** DATASET **
--
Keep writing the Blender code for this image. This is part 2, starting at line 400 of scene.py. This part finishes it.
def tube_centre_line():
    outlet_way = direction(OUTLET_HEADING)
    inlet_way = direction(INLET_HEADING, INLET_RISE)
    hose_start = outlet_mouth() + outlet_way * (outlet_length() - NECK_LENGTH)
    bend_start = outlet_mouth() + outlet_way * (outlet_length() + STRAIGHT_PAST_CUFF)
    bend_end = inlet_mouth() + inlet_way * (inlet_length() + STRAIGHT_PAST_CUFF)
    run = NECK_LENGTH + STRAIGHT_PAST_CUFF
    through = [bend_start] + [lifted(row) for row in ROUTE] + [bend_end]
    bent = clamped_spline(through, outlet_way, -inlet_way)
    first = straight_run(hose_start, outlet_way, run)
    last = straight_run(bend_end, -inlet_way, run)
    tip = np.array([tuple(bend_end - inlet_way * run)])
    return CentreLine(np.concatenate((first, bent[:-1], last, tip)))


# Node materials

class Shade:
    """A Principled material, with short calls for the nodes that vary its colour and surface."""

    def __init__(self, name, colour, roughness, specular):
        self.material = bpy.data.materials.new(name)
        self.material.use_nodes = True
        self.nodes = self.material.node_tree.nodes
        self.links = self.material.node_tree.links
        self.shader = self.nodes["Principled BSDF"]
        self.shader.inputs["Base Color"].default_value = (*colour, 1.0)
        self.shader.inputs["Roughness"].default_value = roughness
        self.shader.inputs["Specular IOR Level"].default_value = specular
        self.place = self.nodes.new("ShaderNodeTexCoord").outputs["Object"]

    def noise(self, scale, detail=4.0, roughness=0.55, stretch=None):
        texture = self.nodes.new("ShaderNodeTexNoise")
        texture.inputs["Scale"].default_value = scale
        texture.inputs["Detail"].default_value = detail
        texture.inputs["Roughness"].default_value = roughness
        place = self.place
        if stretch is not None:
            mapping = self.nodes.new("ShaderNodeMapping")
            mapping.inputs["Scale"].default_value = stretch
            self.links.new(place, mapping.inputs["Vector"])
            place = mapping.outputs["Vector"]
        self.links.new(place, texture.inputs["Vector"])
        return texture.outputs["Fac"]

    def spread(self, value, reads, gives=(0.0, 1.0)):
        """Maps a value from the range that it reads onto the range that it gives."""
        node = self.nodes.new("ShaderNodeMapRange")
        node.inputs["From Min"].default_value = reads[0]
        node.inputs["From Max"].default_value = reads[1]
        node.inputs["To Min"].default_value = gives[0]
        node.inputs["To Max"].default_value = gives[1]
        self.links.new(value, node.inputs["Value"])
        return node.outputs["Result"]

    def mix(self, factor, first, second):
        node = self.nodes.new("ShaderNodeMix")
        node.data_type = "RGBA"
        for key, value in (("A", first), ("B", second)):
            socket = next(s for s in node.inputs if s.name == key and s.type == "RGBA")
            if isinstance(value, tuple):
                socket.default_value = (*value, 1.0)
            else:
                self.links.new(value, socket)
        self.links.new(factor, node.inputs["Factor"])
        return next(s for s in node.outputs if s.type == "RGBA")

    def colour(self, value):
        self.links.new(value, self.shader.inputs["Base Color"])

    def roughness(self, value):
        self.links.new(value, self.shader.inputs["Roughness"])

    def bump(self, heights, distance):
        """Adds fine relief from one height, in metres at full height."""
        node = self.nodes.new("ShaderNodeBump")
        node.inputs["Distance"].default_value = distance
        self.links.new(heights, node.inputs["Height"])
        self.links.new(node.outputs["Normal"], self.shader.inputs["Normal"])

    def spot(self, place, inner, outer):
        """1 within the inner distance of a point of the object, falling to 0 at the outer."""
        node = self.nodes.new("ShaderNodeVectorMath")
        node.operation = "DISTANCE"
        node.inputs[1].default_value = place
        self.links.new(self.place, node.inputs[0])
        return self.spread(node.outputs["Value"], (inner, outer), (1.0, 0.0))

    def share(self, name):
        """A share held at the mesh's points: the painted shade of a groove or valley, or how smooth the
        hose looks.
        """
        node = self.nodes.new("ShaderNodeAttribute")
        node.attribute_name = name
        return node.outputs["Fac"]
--
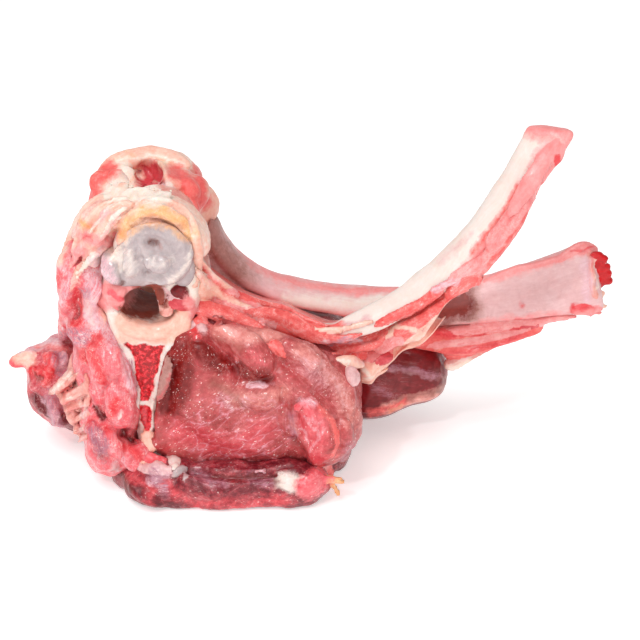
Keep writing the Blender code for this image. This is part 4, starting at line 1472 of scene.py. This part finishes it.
--
** WHAT YOU ARE ASKED TO DO **
Find how many lines in the listing hold "Keep", and reply with that number only.

** RESPONSE TO THE TASK **
2